Я сказал, что не помню обстоятельств собственной гибели, и это правда, зато мне отлично – лучше, чем самому Дейлу, – известны подробности его попытки самоубийства.
Перед тем как год назад, в сентябре, Клэр приехала к Дейлу в последний раз, чтобы попрощаться, и улетела обратно в Принстон, он почти пять месяцев провел на ранчо в полном одиночестве.
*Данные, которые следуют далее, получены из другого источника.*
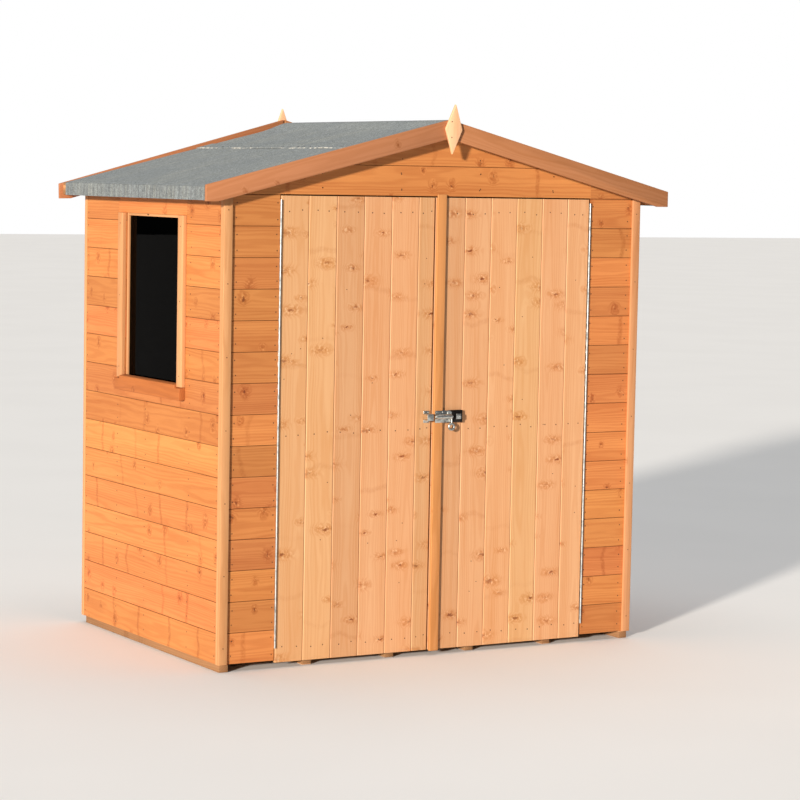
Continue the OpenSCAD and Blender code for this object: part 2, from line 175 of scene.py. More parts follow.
def timber(name, light, dark, knots=0.5, knot_size=(7, 13), slant=(1.2, 0.95), whorl=0.0,
           groove=0.0, tint=0.16, roughness=0.62, grit=0.25):
    """Softwood: growth rings cut by the face, long streaks, knots that the grain bends round.
    It reads two attributes: grain (along, across, depth, in metres) and board (three random numbers).
    knots is the share of 150 mm cells that hold one, knot_size their smallest and largest radius in mm,
    slant how far they are squeezed along and across, and whorl the strength of the yearly lines. groove
    is how much darker the wood is below its face, in joints and on edges; below zero it is paler."""
    material, node = blank(name)
    grain = node("SeparateXYZ", {0: node("Attribute", attribute_name="grain").outputs["Vector"]})
    along, across, depth = grain.outputs
    marks = node("SeparateXYZ", {0: node("Attribute", attribute_name="board").outputs["Vector"]})
    r1, r2, r3 = marks.outputs
    # every board shows its own stretch of the patterns
    own = node("Math", {0: r1, 1: 9.0, 2: across}, operation="MULTIPLY_ADD")
    face = node("CombineXYZ", {0: along, 1: own})

    # knots: one point in each 150 mm cell of the face, and only some of them grow a knot
    cell = 0.15
    wobble = node("TexNoise", {"Vector": face, "Scale": 48.0, "Detail": 3.0, "Roughness": 0.6})
    wobbled = node("VectorMath", {0: wobble.outputs["Color"], 1: (0.024, 0.034, 0.0), 2: face},
                   operation="MULTIPLY_ADD")
    # a branch is cut at a slant, so its knot is wider across the board than along it
    slanted = node("VectorMath", {0: wobbled, 1: (*slant, 0)}, operation="MULTIPLY")
    points = node("TexVoronoi", {"Vector": slanted, "Scale": 1 / cell}, voronoi_dimensions="2D")
    # three random numbers for each cell: whether a knot grows, how large, and how dark
    lot = node("SeparateColor", {0: points.outputs["Color"]})
    grown = node("Math", {0: lot.outputs[0], 1: knots}, operation="LESS_THAN")
    radius = node("MapRange", {0: lot.outputs[1], 3: knot_size[0] * MM, 4: knot_size[1] * MM})
    sound = node("MapRange", {0: lot.outputs[2], 1: 0.25, 2: 0.9, 3: 0.25, 4: 1.0})
    distance = node("Math", {0: points.outputs["Distance"], 1: cell}, operation="MULTIPLY")
    ratio = node("Math", {0: distance, 1: radius}, operation="DIVIDE")
    zones = []
    # the heart, the swelling that bends the grain, and the torn halo, in radii of the knot
    for outer, inner, fade in ((0.8, 0.35, "SMOOTHSTEP"), (4.5, 0.5, "SMOOTHERSTEP"),
                               (3.2, 0.8, "SMOOTHSTEP")):
        zone = node("MapRange", {0: ratio, 1: outer, 2: inner}, interpolation_type=fade)
        zones.append(node("Math", {0: zone, 1: grown}, operation="MULTIPLY"))
    heart, swell, halo = zones
    heart = node("Math", {0: heart, 1: sound}, operation="MULTIPLY")
    torn = node("TexNoise", {"Vector": face, "Scale": 85.0, "Detail": 3.0, "Roughness": 0.65})

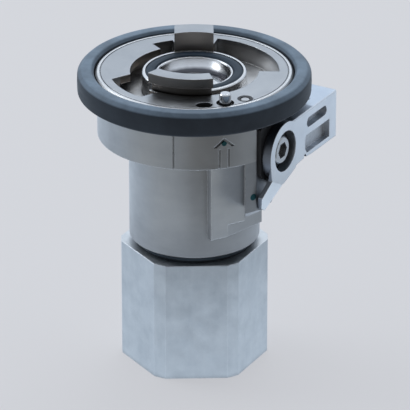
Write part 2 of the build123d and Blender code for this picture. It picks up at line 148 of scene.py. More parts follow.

С Энн он объяснился весной, в апреле уехал из своего дома в Мизуле, летом время от времени виделся с девочками, но не на ранчо, потому что Маб наотрез отказалась приезжать туда, а Кэти во всем подражала сестре.
Дейл плохо спал всю весну и лето, а к тому времени, когда тополя и осины на склонах гор и в долине сбросили листья, бессонница окончательно взяла над ним власть. Ночи превратились в арену борьбы с ураганом мыслей, с огневым вихрем безумной и бессмысленной мозговой деятельности. Он мотался по темным комнатам ранчо, неизменно заканчивая кабинетом, ветер грохотал оконными рамами, а он сидел в едва подсвеченной голубым компьютерным экраном темноте и строчил письмо за письмом: по большей части Клэр, иногда Энн, довольно часто Маб или Кэти и время от времени друзьям, с которыми не виделся по многу лет. На рассвете он уничтожал все до единого письма и час-другой пытался забыться в мутной дремоте. Его преподавание в университете – давно уже на автопилоте – пошло псу под хвост. Заведующий кафедрой, не относившийся к числу друзей Дейла, вызвал его к себе, чтобы сделать предупреждение. Декан, старая приятельница, в итоге отреагировала на жалобы и в доверительной беседе сказала Дейлу, что знает о его разводе, о пристрастии к выпивке и что вместе с остальными коллегами готова ему помочь. Однако Дейл отказался от всех предложений.